▶ _What to produce_
Copy, without any alteration, the lines from the one that includes "lamp_arm();" up to and including the one that includes "obj.parent = None".

▶ _Collected material_

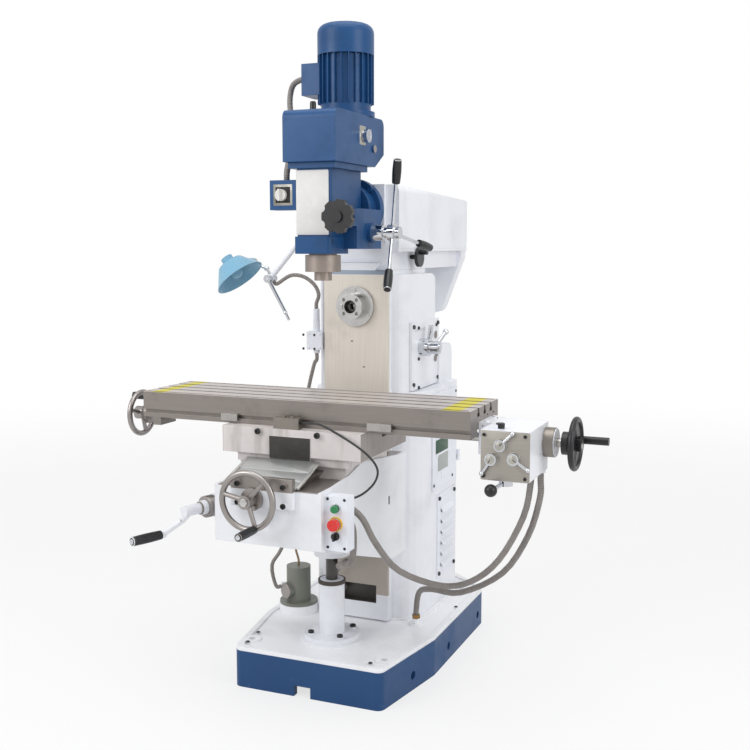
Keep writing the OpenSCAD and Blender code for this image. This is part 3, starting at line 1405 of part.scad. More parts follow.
// Gear housing over the head, and the motor on it
pnn_shaft = 12;
worm_shaft_r = 8;
case_fore = 98;
case_rear = 32;
case_step = 45;
case_chamfer = 44;
case_r = 25;
case_wall = 10;
mot_y = -77;
mot_hole_r = 22;
speed_y = -140;
speed_z = 92;
speed_shaft_r = 6;
plug_y_head = -56;
plug_z = 58;
plug_t = 5;
plug_oval_r = 12;
breather_r = 10;
case_top = case_z + case_h;
mot_at = [0, fore_y + mot_y];
module case_plan(t) polygon(rnd([[head_y - case_fore + t, case_z + t, 0],
  [head_y - case_fore + t, case_top - t, case_r - t],
  [fore_y + case_rear - t, case_top - t, case_r - t],
  [fore_y + case_rear - t, case_z + case_step + t / 2, 0],
  [fore_y - case_chamfer - t / 2, case_z + t, 0]]));
module gear_housing() color(blue) {
  difference() {
    side_prism(-case_half, 2 * case_half) case_plan(0);
    side_prism(case_wall - case_half, 2 * (case_half - case_wall))
      case_plan(case_wall);
    bar_z([0, head_y, case_z - cut], hub_bore_r + gap, case_wall + 2 * cut);
    bar_z([mot_at.x, mot_at.y, case_top - case_wall - cut], mot_hole_r,
      case_wall + 2 * cut);
    bar_x([case_half - case_wall - cut, fore_y + speed_y, case_z + speed_z],
      speed_shaft_r + fit, case_wall + 2 * cut);
  }
  bar_x([case_half - cut, fore_y + plug_y_head, case_z + plug_z], plug_oval_r, plug_t + cut);
  bar_x([-case_half - plug_t, fore_y + speed_y, case_z + speed_z], breather_r, plug_t + cut);
}
mot_flg_r = 95;
mot_flg_t = 17;
mot_body_r = 82;
mot_h = 197;
mot_fins = 24;
mot_fin_t = 3;
mot_fin_low = 42;
stator_bore_r = 52;
mot_floor = 22;
mot_roof = 10;
term_box = [69, 104, 102];
term_z = 72;
mot_shaft_reach = 78;
rotor_r = 50;
rotor_gap = 10;
fan_r = 66;
fan_t = 18;
fan_clear = 7;
fan_blades = 8;
head_pul_r = 40;
quill_pul_r = 60;
head_pul_z = 92;
head_pul_t = 30;
module head_motor() color(blue) at([mot_at.x, mot_at.y, case_top]) difference() {
  union() {
    cylinder(r = mot_flg_r, h = mot_flg_t);
    cylinder(r = mot_body_r, h = mot_h);
    for (k = [0 : mot_fins - 1]) rotate(360 * k / mot_fins)
      box([mot_body_r - cut * 3, -mot_fin_t / 2, mot_fin_low],
        [mot_r, mot_fin_t / 2, mot_h]);
    at([-mot_body_r - term_box.x + cut * 14, -term_box.y / 2, term_z])
      cube(term_box);
  }
  bar_z([0, 0, mot_floor], stator_bore_r, mot_h - mot_floor - mot_roof);
  bar_z([0, 0, -cut], mot_shaft_r + fit, mot_h + 2 * cut);
}
cowl_h = 100;
cowl_t = 3;
cowl_dome = 30;
module fan_cover() color(blue) at([mot_at.x, mot_at.y, case_top + mot_h]) rotate_extrude()
  polygon(concat([[mot_r - cowl_t, 0], [mot_r, 0]],
    [for (a = [0 : 15 : 90]) [mot_r - cowl_dome + cowl_dome * cos(a), cowl_h - cowl_dome
      + cowl_dome * sin(a)]], [[0, cowl_h], [0, cowl_h - cowl_t]],
    [for (a = [90 : -15 : 0]) [mot_r - cowl_dome + (cowl_dome - cowl_t) * cos(a), cowl_h - cowl_dome
      + (cowl_dome - cowl_t) * sin(a)]]));
module motor_shaft() color(steel) at([mot_at.x, mot_at.y, 0]) {
  bar_z([0, 0, case_top - mot_shaft_reach], mot_shaft_r, mot_shaft_reach + mot_h + fan_clear
    + fan_t);
  bar_z([0, 0, case_z + head_pul_z], head_pul_r, head_pul_t);
  bar_z([0, 0, case_top + mot_floor + rotor_gap], rotor_r, mot_h - mot_floor - mot_roof
    - 2 * rotor_gap);
  bar_z([0, 0, case_top + mot_h + fan_clear], fan_r / 3, fan_t);
  for (k = [0 : fan_blades - 1]) rotate(360 * k / fan_blades)
    box([0, -mot_fin_t / 2, case_top + mot_h + fan_clear],
      [fan_r, mot_fin_t / 2, case_top + mot_h + fan_clear + fan_t]);
}
head_belt_t = 7;
module head_belt() color(black) at([mot_at.x, mot_at.y, case_z + head_pul_z + gap])
  rotate(180) belt(head_pul_r + gap, quill_pul_r + gap, mot_at.y - head_y, head_belt_t,
    head_pul_t - 2 * gap);
pul_hub_top = 40;
spline_clear = 0.3;
module spindle_pulley() color(steel) at([0, head_y, 0]) difference() {
  union() {
    bar_z([0, 0, case_z + head_pul_z], quill_pul_r, head_pul_t);
    bar_z([0, 0, case_z - hub_seat + gap], hub_bore_r, hub_seat + head_pul_z + pul_hub_top);
  }
  cylinder(r = spin_tail_r + spline_clear, h = case_top);
}

// Quill and spindle
clr_h = 53;
nose_h = 28;
clr_gap = 4;
taper_r = 15.9;
taper_d = 50;
vspindle_bore_r = 7;
quill_z = tilt_z - clr_low - clr_gap - clr_h;
module quill() color(steel) at([0, head_y, 0]) difference() {
  union() {
    bar_z([0, 0, quill_z], clr_d / 2, clr_h);
    bar_z([0, 0, quill_z], quill_d / 2, tilt_z + quill_top - quill_z);
  }
  cylinder(r = spin_shaft_r + fit, h = 2 * tilt_z);
}
module spindle() color(steel) at([0, head_y, quill_z - nose_h]) difference() {
  union() {
    cylinder(r = vnose_d / 2, h = nose_h - gap);
    cylinder(r = spin_shaft_r, h = tilt_z + quill_top - quill_z + nose_h);
    cylinder(r = spin_tail_r, h = case_z + head_pul_z + pul_hub_top - quill_z + nose_h);
  }
  at([0, 0, -cut]) cylinder(r1 = taper_r + cut * 7 / 48, r2 = taper_r - taper_d * 7 / 48,
    h = taper_d + cut);
  cylinder(r = vspindle_bore_r, h = 2 * tilt_z);
}

// Feed lever with three grips, fine feed wheel, and the two knobs
lev_hub_r = 26;
lev_hub_t = 35;
lev_neck_r = 18;
lev_neck_t = 18;
lev_disc_r = 28;
lev_disc_t = 22;
lev_cap_r = 20;
lev_cap_t = 16;
lev_spoke_r = 6;
lev_splay = 46;
lev_grip_r = 12.5;
lev_grip_len = 75;
lev_angs = [-18, -138, 102];
lev_x = head_half + feed_w + lev_boss_t + gap;
module quill_feed_lever() at([0, lev_axis.x, lev_axis.y]) {
  disc_x = lev_x + lev_hub_t + lev_neck_t;
  mid = disc_x + lev_disc_t / 2;
  color(steel) {
    bar_x([head_half + gap, 0, 0], pnn_shaft, lev_x - head_half);
    bar_x([lev_x, 0, 0], lev_hub_r, lev_hub_t);
    bar_x([lev_x, 0, 0], lev_neck_r, lev_hub_t + lev_neck_t + cut);
    bar_x([disc_x, 0, 0], lev_disc_r, lev_disc_t);
    bar_x([disc_x, 0, 0], lev_cap_r, lev_disc_t + lev_cap_t);
    for (a = lev_angs) rod([mid, 0, 0], [mid + lev_splay, lev_reach * sin(a),
      lev_reach * cos(a)], lev_spoke_r);
  }
  color(black) for (a = lev_angs) let (tip = [lev_splay, lev_reach * sin(a), lev_reach * cos(a)],
    root = tip * (1 - lev_grip_len / lev_reach))
    rod([mid, 0, 0] + root, [mid, 0, 0] + tip, lev_grip_r);
}
fine_r = 52;
fine_t = 22;
fine_clear = 7;
fine_lobes = 7;
fine_notch_r = 13;
fine_hub_r = 18;
fine_shaft_len = 80;
module fine_feed_wheel() color(black) {
  y = head_y - worm_fore - fine_clear - fine_t;
  difference() {
    bar_y([worm_at.x, y, worm_at.y], fine_r, fine_t);
    for (k = [0 : fine_lobes - 1]) let (a = 360 * k / fine_lobes) bar_y([worm_at.x
      + (fine_r + fine_notch_r / 2) * cos(a), y - cut, worm_at.y + (fine_r + fine_notch_r / 2) * sin(a)],
      fine_notch_r, fine_t + 2 * cut);
  }
  bar_y([worm_at.x, y - fine_clear, worm_at.y], fine_hub_r, fine_clear + cut);
  bar_y([worm_at.x, y + fine_t - cut, worm_at.y], worm_shaft_r, fine_clear + fine_shaft_len);
}
speed_r = 21;
speed_t = 20;
module speed_knob() color(chrome) at([0, fore_y + speed_y, case_z + speed_z]) {
  bar_x([case_half + gap, 0, 0], speed_r, speed_t);
  bar_x([case_half - case_wall, 0, 0], speed_shaft_r, case_wall + speed_t);
  box([case_half + speed_t, -speed_shaft_r / 2, -speed_r * 0.9],
    [case_half + speed_t + speed_shaft_r, speed_shaft_r / 2, speed_r * 0.9]);
}
sw_r = 18.5;
sw_t = 12;
module switch_knob() color(white) at([sw_at.x, head_y - head_fore, sw_at.y]) {
  bar_y([0, -sw_t - gap, 0], sw_r, sw_t);
  bar_y([0, -gap - cut, 0], sw_shaft_r, sw_shaft_d - 2 * cut);
  box([-sw_shaft_r / 2, -2 * sw_t, -sw_r], [sw_shaft_r / 2, -sw_t, sw_r]);
}

// Conduits and hoses, each along places chosen by eye
conduit_r = 10;
cable_r = 4;
hose_r = 7;
pan_route = [[234, -639.7, 685], [234, -622, 685], [260, -600, 650], [290, -570, 570], [328, -480, 468],
  [400, -310, 380], [500, -306, 404], [600, -338, 496], [676, -346, 640], [698, -350, 752],
  [698, -350, 792.7]];
base_route = [[217, -35, 156.3], [217, -35, 182], [240, -66, 262], [330, -190, 322], [450, -250, 345],
  [590, -262, 430], [680, -300, 570], [724, -340, 700], [727, -348, 758], [727, -348, 792.7]];
module feed_conduits() color(grey) {
  hose(pan_route, conduit_r);
  hose(base_route, conduit_r);
}
knee_route = [[225, -639.7, 650], [225, -622, 650], [226, -596, 612], [210, -560, 536], [177, -512, 482],
  [110, -420, 448], [56, -330, 408], [34, -215, 390], [-20, -170, 350], [-62, -110, 280],
  [-62, -60, 232], [-62, -20.3, 232]];
module knee_cables() color(grey) hose(knee_route, conduit_r);
pump_route = [[-285.3, -88.1, 225], [-303, -97, 225], [-325, -84, 296], [-296, -64, 356], [-244, -56, 500],
  [-214, -52, 700], [-196, -52, 900], [-166, -52, 1030], [-155, -50, 1052], [-155, -50, 1075.7]];
mot_route = [[-229, -60, 300.3], [-229, -60, 322], [-250, -44, 380], [-252, 10, 500], [-246, 80, 600],
  [-244, 124, 676], [-232, 130, 700], [-215.3, 130, 700]];
noz_route = [[-155, -50, 1231.3], [-155, -50, 1250], [-145, -52, 1280], [-160, -54, 1314],
  [-200, -57, 1342], [-250, -60, 1346], [-304, -60, 1316], [-316.6, -60, 1324.8]];
module coolant_lines() color(grey) {
  hose(pump_route, hose_r);
  hose(mot_route, cable_r);
  hose(noz_route, hose_r);
}
head_route = [[-137.3, -140, 2001], [-156, -140, 2001], [-192, -140, 1984], [-204, -142, 1934],
  [-190, -160, 1860], [-150, -240, 1770],
  [-112, -340, 1700], [-106, -359, 1676], [-106, -359, 1655.3]];
module head_conduit() color(grey) hose(head_route, conduit_r);

base();
column();
louvre_panel();
cabinet_door();
spindle_flange();
horizontal_motor();
motor_pulley();
drive_belt();
horizontal_spindle();
gear_lever_inner();
gear_lever_outer();
elevating_tube();
coolant_pump();
valve_block();
knee();
pushbutton_box();
start_button();
stop_button();
selector_knob();
elevating_screw();
elevating_crank();
cross_screw();
cross_handwheel();
way_cover();
saddle();
limit_switch();
table();
trip_dogs();
feed_gearbox();
feed_dial_1();
feed_dial_2();
feed_dial_3();
feed_lever();
table_screw();
left_handwheel();
right_handwheel();
ram();
ram_cover();
arbor_support();
ram_handwheel();
lamp_arm();
lamp_shade();
coolant_nozzle();
head_body();
gear_housing();
head_motor();
fan_cover();
motor_shaft();
head_belt();
spindle_pulley();
quill();
spindle();
quill_feed_lever();
fine_feed_wheel();
speed_knob();
switch_knob();
feed_conduits();
knee_cables();
coolant_lines();
head_conduit();
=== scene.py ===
# %% [markdown]
# # A knee-type drilling and milling machine
# The machine is already measured: its solids come in as a fixed frame, in metres. X runs along
# the table, Y to the back and Z up. This lesson dresses that frame: each solid gets a finish made
# of nodes, and small parts that the solids leave out are modelled on top of it.

# %% Load the frame
import math

import bmesh
import bpy
from mathutils import Matrix, Vector


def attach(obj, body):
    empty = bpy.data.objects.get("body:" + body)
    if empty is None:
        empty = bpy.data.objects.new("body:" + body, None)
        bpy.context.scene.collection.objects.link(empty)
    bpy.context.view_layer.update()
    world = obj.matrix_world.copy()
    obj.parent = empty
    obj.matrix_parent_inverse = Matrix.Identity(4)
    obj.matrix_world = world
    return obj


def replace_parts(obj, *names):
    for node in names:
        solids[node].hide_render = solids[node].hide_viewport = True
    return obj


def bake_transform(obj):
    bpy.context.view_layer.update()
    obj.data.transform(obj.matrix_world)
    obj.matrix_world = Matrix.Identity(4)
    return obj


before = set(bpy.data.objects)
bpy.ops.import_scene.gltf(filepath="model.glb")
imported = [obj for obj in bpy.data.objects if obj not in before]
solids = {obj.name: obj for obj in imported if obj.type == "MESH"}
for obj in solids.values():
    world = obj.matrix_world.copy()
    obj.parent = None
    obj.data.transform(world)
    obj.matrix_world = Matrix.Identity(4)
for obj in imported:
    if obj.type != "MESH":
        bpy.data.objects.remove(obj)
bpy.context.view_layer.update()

scene = bpy.context.scene


def linked(name, data):
    """A new object that holds the data, linked to the scene."""
    thing = bpy.data.objects.new(name, data)
    scene.collection.objects.link(thing)
    return thing


# %% [markdown]
# ## The camera
# The photograph was taken from the machine's right front, about half a metre above the table. A
# lens can be guessed by eye, or solved from points whose place is known. It was solved here,
# because the column, the table and the base give long straight lines. So the numbers aren't round.

# %% Camera
lens = bpy.data.cameras.new("photo_camera")
lens.sensor_width = 36
lens.lens = 50.83
camera = linked("photo_camera", lens)
camera.location = (1.466228, -3.391161, 1.455638)
camera.rotation_euler = (math.radians(82.95), 0, math.radians(22.72))
scene.camera = camera
print("camera", tuple(round(c, 3) for c in camera.location), "lens", lens.lens, "mm")

# %% [markdown]
# ## Writing nodes as sums
# A node tree can be wired by hand, link by link, but a formula is easier to read as a sum. The
# class below wraps one output socket. Adding, multiplying or dividing two of them adds the Math
# node that does it, and the reflected forms let `1 - mask` work as well.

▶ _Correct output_
lamp_arm();
lamp_shade();
coolant_nozzle();
head_body();
gear_housing();
head_motor();
fan_cover();
motor_shaft();
head_belt();
spindle_pulley();
quill();
spindle();
quill_feed_lever();
fine_feed_wheel();
speed_knob();
switch_knob();
feed_conduits();
knee_cables();
coolant_lines();
head_conduit();
=== scene.py ===
# %% [markdown]
# # A knee-type drilling and milling machine
# The machine is already measured: its solids come in as a fixed frame, in metres. X runs along
# the table, Y to the back and Z up. This lesson dresses that frame: each solid gets a finish made
# of nodes, and small parts that the solids leave out are modelled on top of it.

# %% Load the frame
import math

import bmesh
import bpy
from mathutils import Matrix, Vector


def attach(obj, body):
    empty = bpy.data.objects.get("body:" + body)
    if empty is None:
        empty = bpy.data.objects.new("body:" + body, None)
        bpy.context.scene.collection.objects.link(empty)
    bpy.context.view_layer.update()
    world = obj.matrix_world.copy()
    obj.parent = empty
    obj.matrix_parent_inverse = Matrix.Identity(4)
    obj.matrix_world = world
    return obj


def replace_parts(obj, *names):
    for node in names:
        solids[node].hide_render = solids[node].hide_viewport = True
    return obj


def bake_transform(obj):
    bpy.context.view_layer.update()
    obj.data.transform(obj.matrix_world)
    obj.matrix_world = Matrix.Identity(4)
    return obj


before = set(bpy.data.objects)
bpy.ops.import_scene.gltf(filepath="model.glb")
imported = [obj for obj in bpy.data.objects if obj not in before]
solids = {obj.name: obj for obj in imported if obj.type == "MESH"}
for obj in solids.values():
    world = obj.matrix_world.copy()
    obj.parent = None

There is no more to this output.